Aroma Inquiry Lab, Metropolitan University, photo Melanie McBride.

In 2014, I contributed a novel methodology intended to address the ‘missing modality’ of scent and the senses to a proposal that resulted in a $2.2 million grant from the Canadian Foundation for Innovation and the Ontario Ministry of Research and Innovation that lead to the founding of the Responsive Ecologies Lab (RE/Lab) at Toronto Metropolitan University.

I conceptualized the Aroma Inquiry Lab (part of the RE/Lab) as a multi-purpose space for applied research and workshops centred on tacit, inquiry-based learning ‘with and through’ aromatic materials. My deliberate use of the term aroma reflects a focus on the material ‘substance’ of scent as a resource for learning, communicating, and making, in contrast with the functional study of olfaction or scent in the context of commercial fragrance. This orientation reflects my doctoral research on mediation practices as a model of informal aromatic learning in the context of culture and heritage. The pedagogical orientation of the aroma lab reflects my training and study of informal learning inquiry, multimodal literacy, and play in non-institutional digital affinity spaces and communities of practice (CoP).

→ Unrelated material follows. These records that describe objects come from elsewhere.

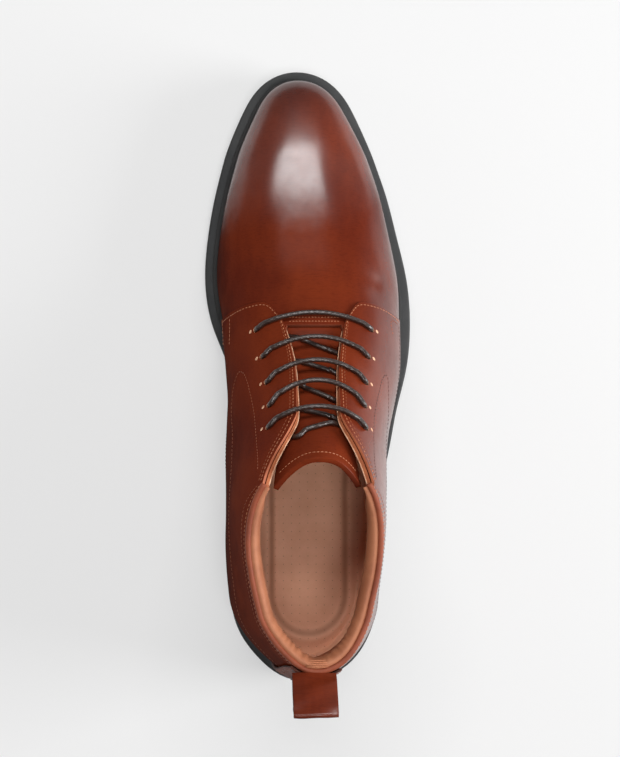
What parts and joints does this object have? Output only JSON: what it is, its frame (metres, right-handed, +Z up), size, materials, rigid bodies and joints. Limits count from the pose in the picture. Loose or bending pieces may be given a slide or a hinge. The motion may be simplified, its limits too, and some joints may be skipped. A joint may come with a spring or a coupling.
{
  "type": "chukka boot",
  "caption": "Ankle-high right-foot leather boot with open lacing over a tongue, hollow inside, on a rubber sole with a low heel.",
  "frame": {"origin": "on the floor under the centre of the heel", "axes": "+Y towards the toe, +X towards the outer side of the foot, +Z up"},
  "size_m": [0.1058, 0.3098, 0.1497],
  "materials": {
    "rubber": "matt dark charcoal rubber",
    "welt": "matt near-black strip",
    "leather": "burnished cognac, darker at the toe and along the edges, waxed",
    "tongue": "smooth orange-brown leather",
    "footbed": "matt tan lining leather with pinprick holes",
    "lace": "waxed dark brown round braid"
  },
  "bodies": {
    "root": {"outsole": "rubber", "heel": "rubber", "welt": "welt", "insole": "footbed", "upper": "leather", "quarter_medial": "leather", "quarter_lateral": "leather", "backstay": "leather", "tongue": "tongue", "pull_loop": "leather", "lace_bar_1": "lace", "lace_bar_2": "lace", "lace_bar_3": "lace", "lace_bar_4": "lace", "lace_bar_5": "lace", "lace_cross_1": "lace", "lace_cross_2": "lace", "lace_cross_3": "lace", "lace_cross_4": "lace"}
  },
  "joints": []
}
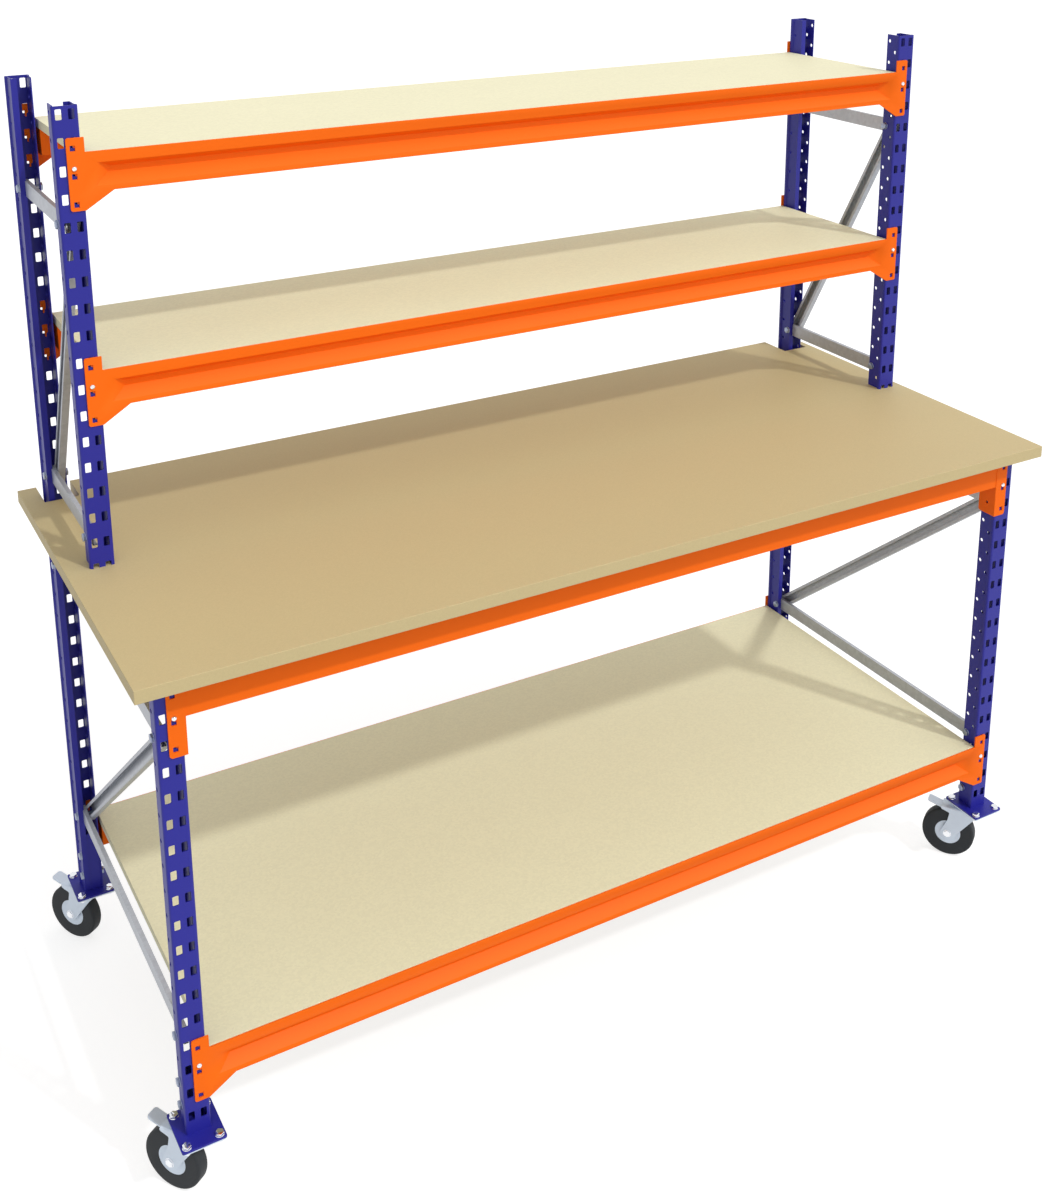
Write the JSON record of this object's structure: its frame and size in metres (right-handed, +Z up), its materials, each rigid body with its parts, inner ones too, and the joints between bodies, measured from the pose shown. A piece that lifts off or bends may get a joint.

As a researcher-practitioner, I have studied varied practices with aroma both informally and formally, facilitated smell walks in Marseille, France, Vancouver and Toronto, led aroma-focused workshops and Master Classes, and have created original aromatic learning resources and custom scents for collaborative research projects, prototypes, installations, and exhibits. 

Interactive Media + Exhibit Design

Prior to my graduate study, I worked for 15 years as a freelance writer, editor, and new media content producer creating content for award-winning national media, international museum exhibits, and government clients. During this time I was approached to teach post-secondary and post-graduate courses in interactive writing, digital journalism, and professional communications at Centennial College’s School of Communications, Media and Design. This experience inspired my interest to return to undertake formal teacher training at the Ontario Institute for Studies in Education (OISE) where I pursued a B.Ed in intermediate/secondary education, with a focus on inner city and at-risk learning environments.

Educational Qualifications

  • Ph.D., Communications and Culture, York University (2018)
  • M.A., Communication and Culture, York University (2013)
  • B.Ed., Bachelor of Education (Intermediate/Secondary), Ontario Institute for Studies in Education (OISE), University of Toronto (2007)
  • B.A. Hons., Bachelor of Arts, English Literature, University of Toronto (2000)

Additional Training + Professional Qualifications

  • Introductory and Intermediate Natural Perfume Certifications, Mandy Aftel’s (Aftelier’s) In-Studio classes (2017-2019)
  • Additional Teaching Qualifications (AQ): Media I and II, York University/Ontario College of Teachers (2009)
  • Post-Graduate Certificate in Online Writing and Information Design, Centennial College, School of Communications (2001)
  • OCT certified teacher (Ontario College of Teachers), 2008 [current status: Inactive/Non-Practicing]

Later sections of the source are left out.